Pourquoi une vision commune d’Internet est-elle importante pour l’Afrique ? Sans un accord sur les principes fondamentaux sur le sujet, l’Afrique ne pourra ni articuler ses priorités sur la gouvernance du cyberespace ni adopter une position commune qui lui donnerait du poids dans les principaux forums multilatéraux. En outre, cette situation limite sans doute l’accès des organisations régionales aux réseaux qui pourraient renforcer les capacités de l’Afrique dans le domaine technologique.

En l’absence de position commune, de nombreux pays africains risquent d’être mis à l’écart de la scène internationale ou d’être instrumentalisés par des élites nationales qui se servent de l’État pour exiger des fournisseurs d’accès de couper la connexion à Internet

L’adoption d’une position commune de l’Afrique est également importante, car une grande partie des technologies basées sur Internet sur lesquelles elle s’appuie ne sont pas africaines.
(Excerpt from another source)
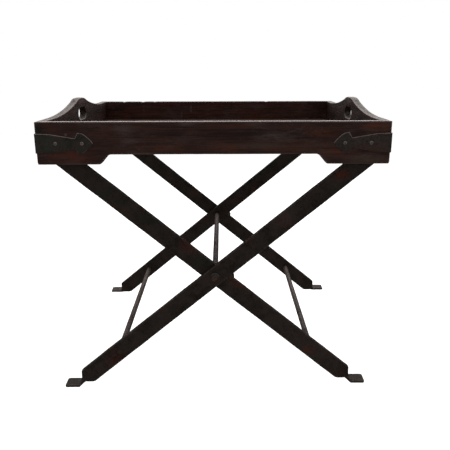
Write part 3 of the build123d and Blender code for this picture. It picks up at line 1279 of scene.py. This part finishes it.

Ces technologies sont façonnées par des normes auxquelles les citoyens africains ont peu contribué. Par exemple, le programme Smart Cities adopté par certains pays comme l’Afrique du Sud et le Kenya repose sur une technologie développée par la société chinoise Huawei.

Pourtant, en l’absence de position commune, de nombreux pays africains risquent d’être mis à l’écart de la scène internationale ou d’être instrumentalisés par des élites nationales qui se servent de l’État pour exiger des fournisseurs d’accès de couper la connexion à Internet. Il se peut également que des acteurs extérieurs souhaitent imposer certaines normes concernant la liberté d’expression et la surveillance dans le cadre d’un objectif géostratégique plus large.

Il est probablement irréaliste de penser que les 55 États africains puissent s’entendre sur leur conception d’Internet. Mais le fait de réunir des États partageant les mêmes philosophies en matière de démocratie et d’accès à l’information pourrait renforcer le capital diplomatique du continent et garantir que les priorités de l’Afrique ne sont pas ignorées.